Sunday, August 07, 2005

Reasons for Believing vs. Thing Believed

Alan Musgrave, in 'How Popper [Might Have] Solved the Problem of Induction', distinguishes between (i) reasons for the thing believed, i.e. evidence that it is true; and (ii) reasons for (the act of) believing it. It seems at least possible to have non-truth-indicative reasons for believing something. Perhaps there could be moral or prudential reasons why having a particular belief would be a good thing, independently of whether it is true.

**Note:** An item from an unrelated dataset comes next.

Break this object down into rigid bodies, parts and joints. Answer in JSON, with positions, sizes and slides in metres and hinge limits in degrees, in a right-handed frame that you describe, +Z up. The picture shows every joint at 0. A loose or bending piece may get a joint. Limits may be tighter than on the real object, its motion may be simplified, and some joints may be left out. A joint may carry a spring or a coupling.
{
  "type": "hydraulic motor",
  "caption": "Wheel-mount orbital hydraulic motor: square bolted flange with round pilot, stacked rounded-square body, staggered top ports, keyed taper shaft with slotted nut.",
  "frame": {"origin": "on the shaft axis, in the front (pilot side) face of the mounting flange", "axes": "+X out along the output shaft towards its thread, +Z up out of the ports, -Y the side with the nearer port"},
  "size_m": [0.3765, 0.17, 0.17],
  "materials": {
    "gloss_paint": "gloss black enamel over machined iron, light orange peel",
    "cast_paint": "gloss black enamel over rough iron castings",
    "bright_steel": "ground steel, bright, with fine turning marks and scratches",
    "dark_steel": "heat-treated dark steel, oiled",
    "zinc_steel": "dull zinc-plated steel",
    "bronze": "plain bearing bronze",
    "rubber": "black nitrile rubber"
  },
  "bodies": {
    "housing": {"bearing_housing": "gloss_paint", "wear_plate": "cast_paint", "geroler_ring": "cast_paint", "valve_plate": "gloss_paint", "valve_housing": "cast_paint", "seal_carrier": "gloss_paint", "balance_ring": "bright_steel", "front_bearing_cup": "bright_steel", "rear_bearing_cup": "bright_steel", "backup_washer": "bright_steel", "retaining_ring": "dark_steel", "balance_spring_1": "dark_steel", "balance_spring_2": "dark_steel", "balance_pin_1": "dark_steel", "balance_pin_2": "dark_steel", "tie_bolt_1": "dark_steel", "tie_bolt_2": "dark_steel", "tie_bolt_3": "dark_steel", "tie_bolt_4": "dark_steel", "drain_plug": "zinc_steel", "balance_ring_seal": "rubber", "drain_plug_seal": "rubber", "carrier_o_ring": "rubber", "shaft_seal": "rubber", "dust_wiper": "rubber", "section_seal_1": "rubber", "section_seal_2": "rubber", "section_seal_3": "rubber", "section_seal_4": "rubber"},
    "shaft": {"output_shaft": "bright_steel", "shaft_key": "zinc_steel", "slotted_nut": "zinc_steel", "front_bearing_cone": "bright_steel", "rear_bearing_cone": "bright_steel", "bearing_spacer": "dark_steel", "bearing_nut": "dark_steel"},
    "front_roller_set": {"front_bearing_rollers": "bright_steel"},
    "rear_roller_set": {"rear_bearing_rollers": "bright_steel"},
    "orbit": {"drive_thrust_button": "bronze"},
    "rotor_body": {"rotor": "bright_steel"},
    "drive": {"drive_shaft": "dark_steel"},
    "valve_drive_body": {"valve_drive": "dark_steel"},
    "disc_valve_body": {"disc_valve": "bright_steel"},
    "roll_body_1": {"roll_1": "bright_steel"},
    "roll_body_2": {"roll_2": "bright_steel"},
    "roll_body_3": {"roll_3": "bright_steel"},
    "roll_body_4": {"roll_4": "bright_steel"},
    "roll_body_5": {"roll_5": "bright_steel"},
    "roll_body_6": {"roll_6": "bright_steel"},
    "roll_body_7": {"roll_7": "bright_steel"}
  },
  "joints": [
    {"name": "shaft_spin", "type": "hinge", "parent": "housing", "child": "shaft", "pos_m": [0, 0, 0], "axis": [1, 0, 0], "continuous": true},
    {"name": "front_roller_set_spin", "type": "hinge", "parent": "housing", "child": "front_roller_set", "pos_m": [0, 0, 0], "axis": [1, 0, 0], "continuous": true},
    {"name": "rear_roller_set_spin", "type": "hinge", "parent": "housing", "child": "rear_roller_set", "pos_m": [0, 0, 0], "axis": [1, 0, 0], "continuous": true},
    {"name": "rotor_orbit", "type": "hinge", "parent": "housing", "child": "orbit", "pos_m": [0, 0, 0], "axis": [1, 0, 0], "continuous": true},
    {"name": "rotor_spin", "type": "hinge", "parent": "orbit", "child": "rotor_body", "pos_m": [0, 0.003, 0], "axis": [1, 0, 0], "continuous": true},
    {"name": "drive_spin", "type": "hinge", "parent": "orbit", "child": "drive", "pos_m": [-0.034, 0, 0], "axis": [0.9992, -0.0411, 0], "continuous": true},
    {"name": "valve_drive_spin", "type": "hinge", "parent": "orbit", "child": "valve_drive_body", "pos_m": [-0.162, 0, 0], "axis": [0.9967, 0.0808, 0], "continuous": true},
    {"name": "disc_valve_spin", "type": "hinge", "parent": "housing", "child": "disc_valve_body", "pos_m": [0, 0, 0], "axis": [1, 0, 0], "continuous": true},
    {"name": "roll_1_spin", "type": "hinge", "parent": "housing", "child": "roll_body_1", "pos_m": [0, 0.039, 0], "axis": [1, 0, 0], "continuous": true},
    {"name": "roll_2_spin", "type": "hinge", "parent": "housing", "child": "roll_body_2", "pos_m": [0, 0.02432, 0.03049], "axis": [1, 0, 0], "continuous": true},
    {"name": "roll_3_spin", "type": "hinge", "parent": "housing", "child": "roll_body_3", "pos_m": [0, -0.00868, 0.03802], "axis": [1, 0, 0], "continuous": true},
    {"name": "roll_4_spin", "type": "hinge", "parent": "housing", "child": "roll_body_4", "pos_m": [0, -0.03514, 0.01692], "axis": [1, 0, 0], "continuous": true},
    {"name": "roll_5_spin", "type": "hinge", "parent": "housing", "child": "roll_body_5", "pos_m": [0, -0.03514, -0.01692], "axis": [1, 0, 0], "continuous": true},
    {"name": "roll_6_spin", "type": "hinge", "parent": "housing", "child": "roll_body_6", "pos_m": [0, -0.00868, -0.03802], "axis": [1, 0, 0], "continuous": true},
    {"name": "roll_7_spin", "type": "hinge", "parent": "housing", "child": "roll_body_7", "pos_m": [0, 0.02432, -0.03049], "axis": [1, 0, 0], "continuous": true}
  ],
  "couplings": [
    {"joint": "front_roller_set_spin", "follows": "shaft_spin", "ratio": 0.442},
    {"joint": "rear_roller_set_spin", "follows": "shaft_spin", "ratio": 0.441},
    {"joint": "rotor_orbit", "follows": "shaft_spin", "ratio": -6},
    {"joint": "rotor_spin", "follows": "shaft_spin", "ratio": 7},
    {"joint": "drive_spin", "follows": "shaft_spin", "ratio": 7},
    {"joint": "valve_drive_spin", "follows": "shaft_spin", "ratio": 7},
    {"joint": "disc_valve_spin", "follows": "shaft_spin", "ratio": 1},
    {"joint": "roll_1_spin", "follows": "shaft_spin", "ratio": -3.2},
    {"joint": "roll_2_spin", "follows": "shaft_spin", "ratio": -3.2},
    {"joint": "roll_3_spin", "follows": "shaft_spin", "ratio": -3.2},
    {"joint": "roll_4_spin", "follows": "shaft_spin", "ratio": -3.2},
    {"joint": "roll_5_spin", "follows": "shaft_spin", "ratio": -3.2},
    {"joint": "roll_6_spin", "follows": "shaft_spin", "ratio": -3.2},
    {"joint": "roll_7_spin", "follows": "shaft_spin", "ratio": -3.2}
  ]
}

Now, Musgrave employs this distinction in support of the Popperian programme, i.e. 'appeasing' the inductive skeptic. He grants that there are no inductive reasons, no evidence which provides (even defeasible) reasons to think that something is true. But he argues that this doesn't require full-blown irrationalism. We can be justified in believing because the absence of type-(i) reasons does not entail the absence of type-(ii) reasons, and it is the latter that matter.

I'm suspicious. Actually, I think strong inductive skepticism is absurd. But I won't pursue that here. Further, I'm dubious of the sharp distinction Popperians draw between confirmation and falsification. It's fine to prefer the latter on pragmatic methodological grounds. But I'm not sure that the distinction is entirely clear cut, at least in principle. For one thing, while experimental results 'confirming' a hypothesis never guarantee that the hypothesis is true, neither do apparently 'disconfirming' results guarantee for certain that the hypothesis is false. It is always possible to discard some auxiliary hypothesis instead, say by claiming that the observation was in error - whether due to human error or malfunctioning equipment. (Many of my high-school chemistry lab experiments didn't get the expected results. But that didn't lead us to throw out the textbook. We concluded from the incongruent results that it was our experiments that didn't work, not the theories.)

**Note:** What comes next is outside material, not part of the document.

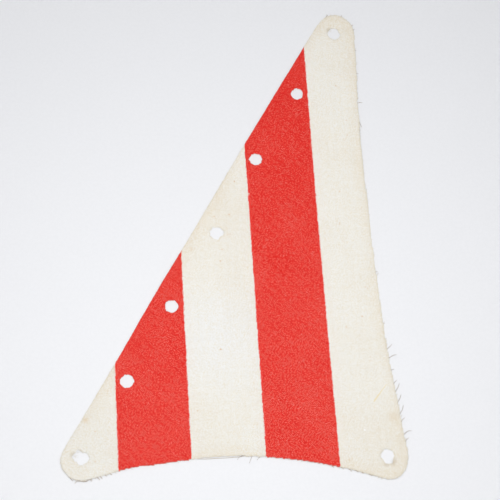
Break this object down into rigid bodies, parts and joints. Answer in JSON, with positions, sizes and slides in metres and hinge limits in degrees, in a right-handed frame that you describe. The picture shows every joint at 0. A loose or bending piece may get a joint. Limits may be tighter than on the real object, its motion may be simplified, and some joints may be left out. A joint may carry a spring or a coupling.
{
  "type": "toy ship sail",
  "caption": "Flat triangular cloth sail for a toy ship, with red printed stripes, rounded tips and eyelet holes along its luff and at its corners.",
  "frame": {"origin": "on the surface the cloth lies on, under the middle of its box", "axes": "+Y along the stripes towards the head, +X across them towards the clew, +Z out of the front face"},
  "size_m": [0.1207, 0.1842, 0.0004],
  "materials": {
    "cloth": "plain-weave cotton, starched, unbleached cream, aged a little yellow at its cut edges",
    "red_print": "matte red textile ink soaked into the face yarns, slightly mottled"
  },
  "bodies": {
    "root": {"sail_cloth": "cloth", "luff_stripe_print_front": "red_print", "main_stripe_print_front": "red_print", "luff_stripe_print_back": "red_print", "main_stripe_print_back": "red_print"}
  },
  "joints": []
}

Perhaps more importantly for present purposes, a lack of falsification (despite one's best attempts) can itself provide a form of inductive confirmation -- as used in my recent argument on the raven paradox. Indeed, if the lack of falsification was not evidence for the truth of a hypothesis, why should we believe it?

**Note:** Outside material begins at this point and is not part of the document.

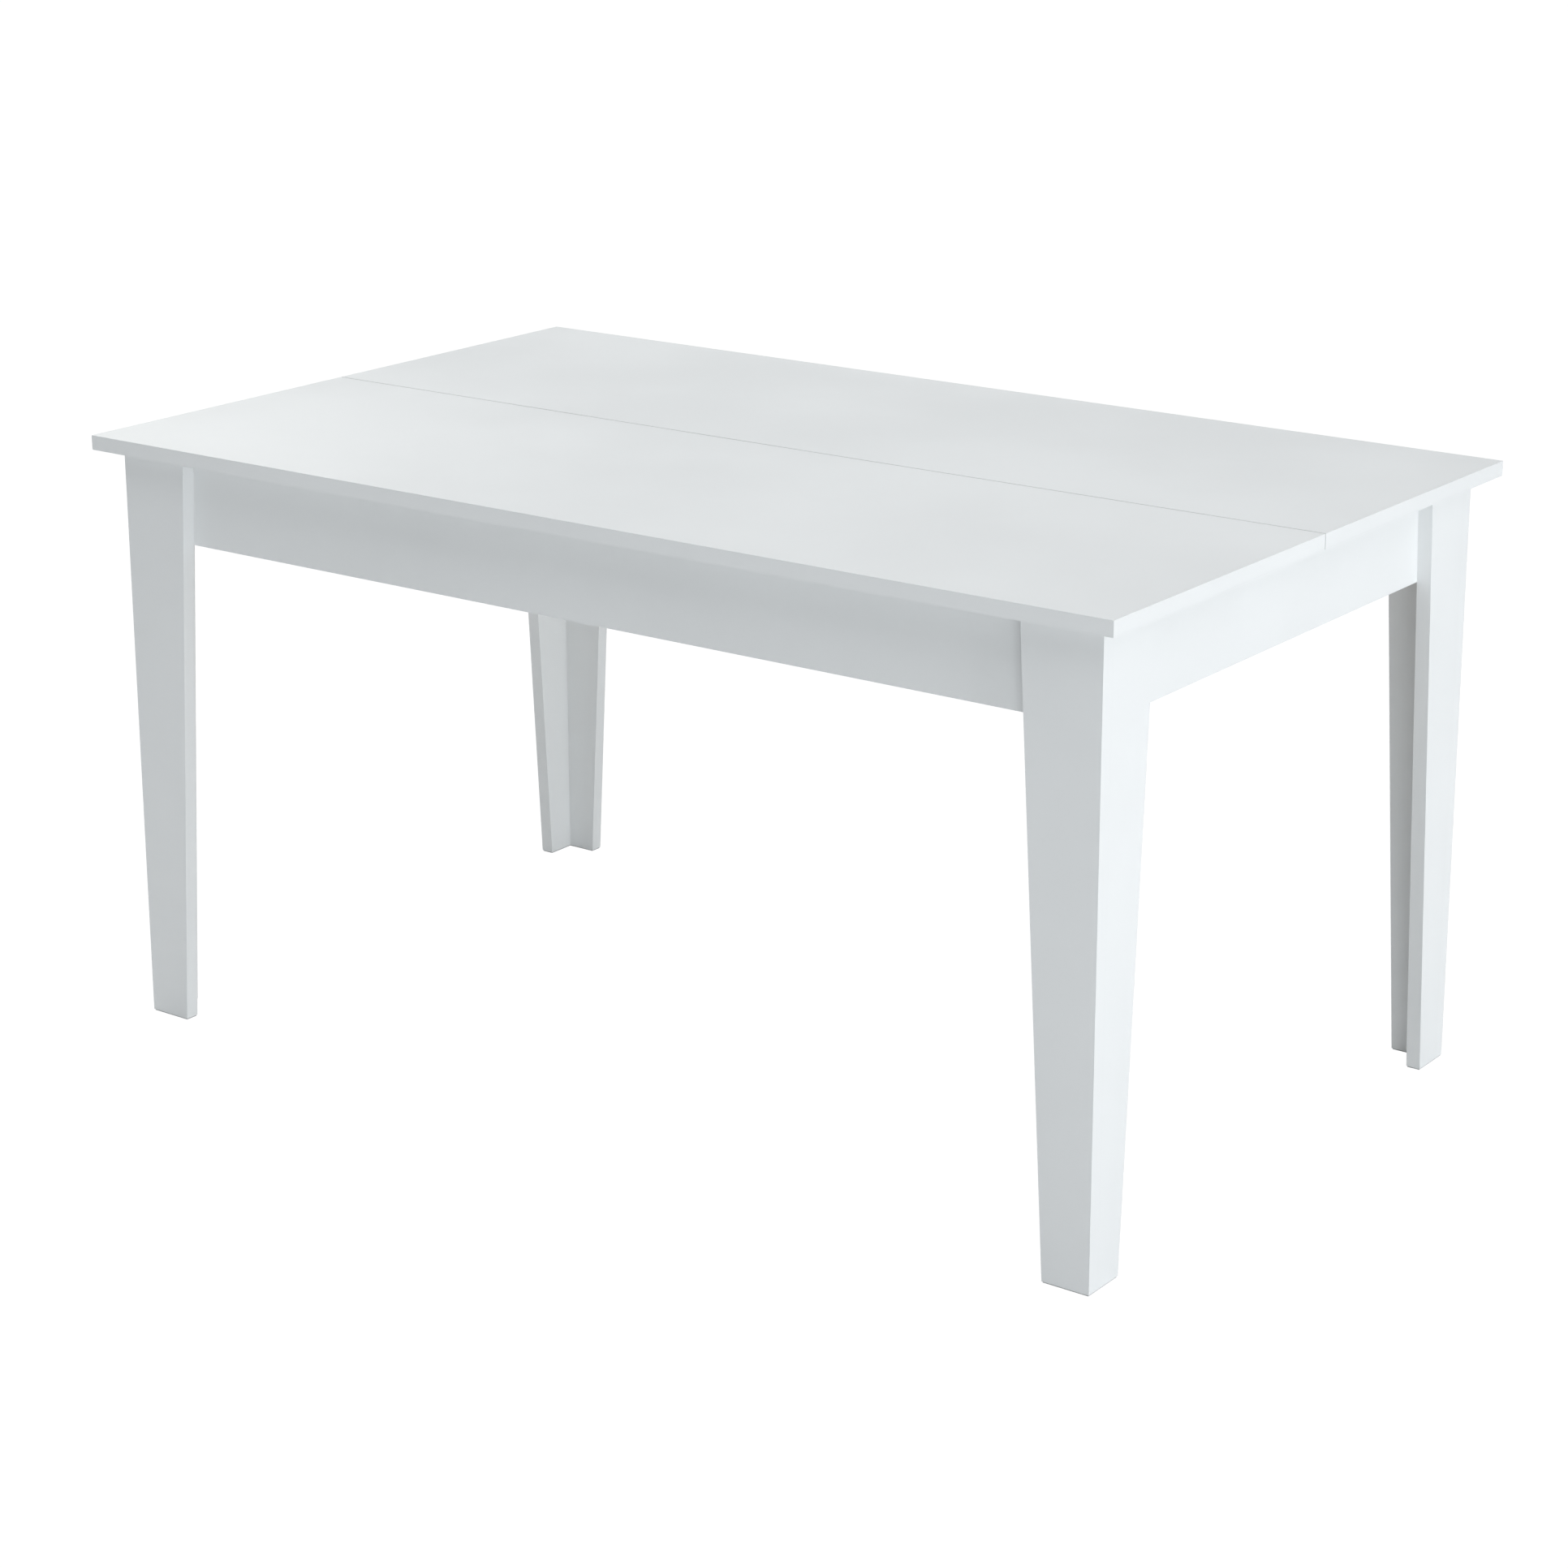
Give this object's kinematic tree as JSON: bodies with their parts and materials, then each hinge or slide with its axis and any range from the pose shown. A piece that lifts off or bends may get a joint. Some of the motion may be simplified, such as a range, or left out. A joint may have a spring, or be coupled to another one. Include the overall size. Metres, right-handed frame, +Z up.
{
  "type": "extendable dining table",
  "caption": "White board dining table on tapered angle legs; its two leaves part on geared rails over a folding insert stored in the frame.",
  "frame": {"origin": "on the floor, at the middle of the closed table's plan", "axes": "+X along the table, -Y to the front, where the long side shows, +Z up"},
  "size_m": [1.45, 0.88, 0.75],
  "materials": {
    "white_board": "white melamine faced board, satin, edges banded in the same white",
    "bare_wood": "bare beech, planed",
    "zinc_steel": "bright zinc plated steel",
    "runner_alloy": "extruded aluminium, natural anodised",
    "gear_nylon": "moulded black nylon",
    "buffer_rubber": "black rubber",
    "glide_plastic": "light grey moulded plastic"
  },
  "bodies": {
    "root": {"front_apron": "white_board", "rear_apron": "white_board", "left_apron": "white_board", "right_apron": "white_board", "front_left_leg_face": "white_board", "front_left_leg_side": "white_board", "front_right_leg_face": "white_board", "front_right_leg_side": "white_board", "rear_left_leg_face": "white_board", "rear_left_leg_side": "white_board", "rear_right_leg_face": "white_board", "rear_right_leg_side": "white_board", "front_left_corner_block": "bare_wood", "front_right_corner_block": "bare_wood", "rear_left_corner_block": "bare_wood", "rear_right_corner_block": "bare_wood", "leg_bolts": "zinc_steel", "leg_glides": "glide_plastic", "left_rail_bearer": "bare_wood", "right_rail_bearer": "bare_wood", "left_rail_channel": "zinc_steel", "right_rail_channel": "zinc_steel", "left_insert_bearer": "bare_wood", "right_insert_bearer": "bare_wood", "bearer_brackets": "zinc_steel", "bracket_screws": "zinc_steel", "channel_screws": "zinc_steel", "pinion_axles": "zinc_steel", "axle_clips": "zinc_steel", "travel_buffers": "buffer_rubber", "slide_pads": "gear_nylon", "insert_lower_half": "white_board", "insert_upper_half": "white_board", "insert_pins": "bare_wood", "insert_lower_hinge_plates": "zinc_steel", "insert_upper_hinge_plates": "zinc_steel", "insert_hinge_pins": "zinc_steel", "insert_hinge_screws": "zinc_steel"},
    "front_top": {"front_leaf": "white_board", "left_front_runner": "runner_alloy", "right_front_runner": "runner_alloy", "left_front_rack": "gear_nylon", "right_front_rack": "gear_nylon", "front_batten": "bare_wood", "front_leaf_screws": "zinc_steel", "leaf_pins": "bare_wood", "lock_plates": "zinc_steel"},
    "rear_top": {"rear_leaf": "white_board", "left_rear_runner": "runner_alloy", "right_rear_runner": "runner_alloy", "left_rear_rack": "gear_nylon", "right_rear_rack": "gear_nylon", "rear_batten": "bare_wood", "rear_leaf_screws": "zinc_steel", "lock_keepers": "zinc_steel"},
    "left_pinion": {"left_pinion": "gear_nylon"},
    "right_pinion": {"right_pinion": "gear_nylon"},
    "left_lock": {"left_lock_lever": "zinc_steel"},
    "right_lock": {"right_lock_lever": "zinc_steel"}
  },
  "joints": [
    {"name": "front_leaf_slide", "type": "slide", "parent": "root", "child": "front_top", "axis": [0, -1, 0], "range_m": [0, 0.2]},
    {"name": "rear_leaf_slide", "type": "slide", "parent": "root", "child": "rear_top", "axis": [0, 1, 0], "range_m": [0, 0.2]},
    {"name": "left_pinion_turn", "type": "hinge", "parent": "root", "child": "left_pinion", "pos_m": [-0.48, 0, 0.7], "axis": [0, 0, -1], "range_deg": [0, 637]},
    {"name": "right_pinion_turn", "type": "hinge", "parent": "root", "child": "right_pinion", "pos_m": [0.48, 0, 0.7], "axis": [0, 0, -1], "range_deg": [0, 637]},
    {"name": "left_lock_turn", "type": "hinge", "parent": "front_top", "child": "left_lock", "pos_m": [-0.592, -0.025, 0.727], "axis": [0, 0, 1], "range_deg": [0, 90]},
    {"name": "right_lock_turn", "type": "hinge", "parent": "front_top", "child": "right_lock", "pos_m": [0.592, -0.025, 0.727], "axis": [0, 0, -1], "range_deg": [0, 90]}
  ],
  "couplings": [
    {"joint": "rear_leaf_slide", "follows": "front_leaf_slide", "ratio": 1},
    {"joint": "left_pinion_turn", "follows": "front_leaf_slide", "rad_per_m": 55.556},
    {"joint": "right_pinion_turn", "follows": "front_leaf_slide", "rad_per_m": 55.556}
  ]
}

It isn't enough for Musgrave to merely point to the believed-believing distinction. If there are reasons for believing something, we want to know what sorts of reasons they are. Most of the time we take them to be truth-indicative reasons, i.e. reasons for the thing believed. But Popperians don't think there are any such reasons. So what's left? Presumably they don't think we have moral (etc.) reasons for believing scientific theories. And while it might be pragmatically useful (and thus prudential) to believe them, my reasons for thinking this are surely inductive in themselves. (Science has proven useful in the past. Therefore it will probably continue to be useful in future.) So it doesn't seem that these reasons are available to the inductive skeptic. And besides, presumably the reason why science is useful is that it is within some approximation of the truth. It's useful to believe true things. Our best scientific theories are (roughly) true, thus we have prudential reasons to believe them. Clearly the Popperian cannot accept that argument either, since he denies that we have any reason to think that our best theories are true. So it's left a mystery just what sorts of reasons for believing Musgrave takes us to have.

1 comment:

  1. It is very easy for false believes to be beneficial. for example the potentially false belief in a specific god has been shown to improve average happiness levels. In this light one might say in most situations there is at least one false belief and probably many which are better than true beliefs.

    as for the main point maybe one can say there is a very low level and quality of evidence required to make one to beleive a belief is good and it could be highly personal like "I like it".